▸ Goal: Filter the records below for the word "frame". Copy each line that holds it.

▸ Provided entries:
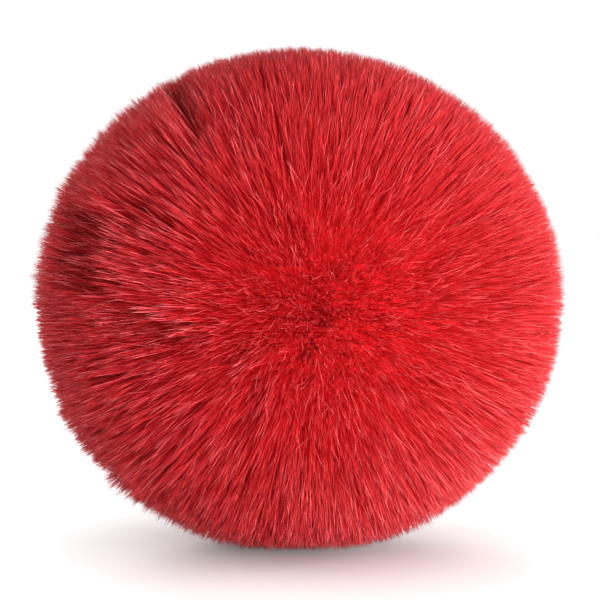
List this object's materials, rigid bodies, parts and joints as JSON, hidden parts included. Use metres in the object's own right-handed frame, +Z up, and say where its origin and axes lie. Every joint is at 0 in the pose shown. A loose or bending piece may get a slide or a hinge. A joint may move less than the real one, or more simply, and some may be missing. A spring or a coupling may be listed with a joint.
{
  "type": "cheer pom pom",
  "caption": "Soft round cheer pom: a ball of long red faux fur round a stuffed bag, with an elastic finger loop that swings on a bar in the nest at its back.",
  "frame": {"origin": "middle of the flat patch that the ball rests on, straight below the ball's centre", "axes": "+Z up; -Y out of the fur's whorl, which is the front; +Y out of the finger loop; +X to the right seen from the front"},
  "size_m": [0.1498, 0.14, 0.1439],
  "materials": {
    "fur": "long glossy acrylic pile",
    "knit_backing": "fine knit, matt",
    "filling": "loose polyester fibre",
    "thread": "twisted polyester, slight sheen",
    "stiffener": "fine moulded grain",
    "felt": "pressed felt, matt",
    "bracket": "moulded, satin",
    "rivet_metal": "nickel plated, satin",
    "webbing": "ribbed elastic webbing"
  },
  "bodies": {
    "root": {"fur_pile": "fur", "backing_fabric": "knit_backing", "stuffing": "filling", "gathering_thread": "thread", "gathering_knot": "thread", "stiffener_disc": "stiffener", "felt_patch": "felt", "felt_stitching": "thread", "loop_bracket": "bracket", "rivet_left": "rivet_metal", "rivet_right": "rivet_metal", "washer_left": "rivet_metal", "washer_right": "rivet_metal"},
    "loop": {"finger_loop": "webbing", "loop_stitching": "thread"}
  },
  "joints": [
    {"name": "loop_swing", "type": "hinge", "parent": "root", "child": "loop", "pos_m": [0, 0.0341, 0.0705], "axis": [1, 0, 0], "range_deg": [-40, 40]}
  ]
}
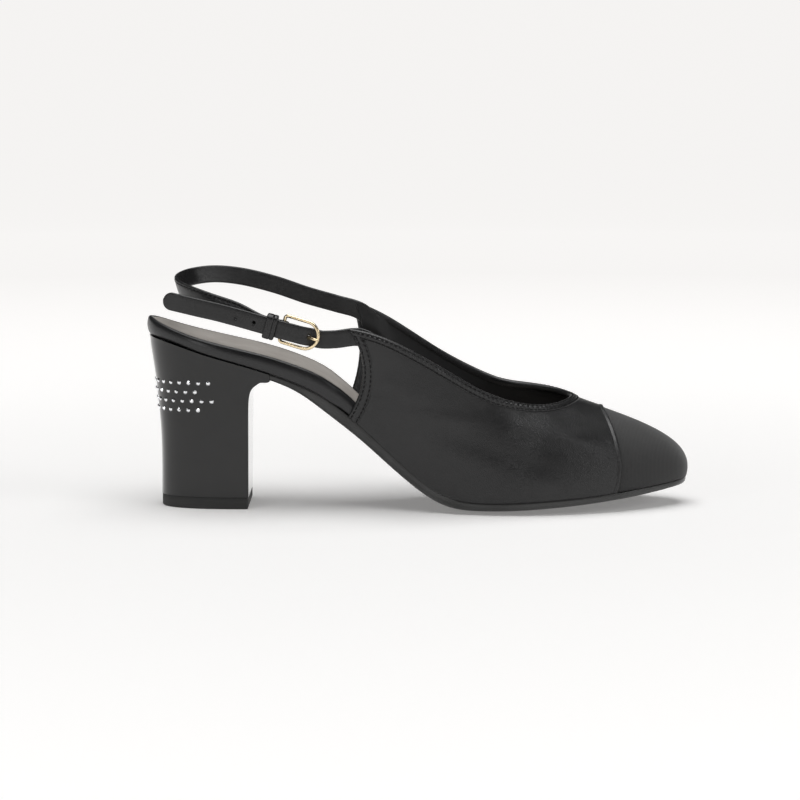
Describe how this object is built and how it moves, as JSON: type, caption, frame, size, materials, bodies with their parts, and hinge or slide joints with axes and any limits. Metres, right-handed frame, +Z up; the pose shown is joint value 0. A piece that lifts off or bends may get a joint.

▸ Response to this exercise:
List this object's materials, rigid bodies, parts and joints as JSON, hidden parts included. Use metres in the object's own right-handed frame, +Z up, and say where its origin and axes lie. Every joint is at 0 in the pose shown. A loose or bending piece may get a slide or a hinge. A joint may move less than the real one, or more simply, and some may be missing. A spring or a coupling may be listed with a joint.
  "frame": {"origin": "middle of the flat patch that the ball rests on, straight below the ball's centre", "axes": "+Z up; -Y out of the fur's whorl, which is the front; +Y out of the finger loop; +X to the right seen from the front"},
Describe how this object is built and how it moves, as JSON: type, caption, frame, size, materials, bodies with their parts, and hinge or slide joints with axes and any limits. Metres, right-handed frame, +Z up; the pose shown is joint value 0. A piece that lifts off or bends may get a joint.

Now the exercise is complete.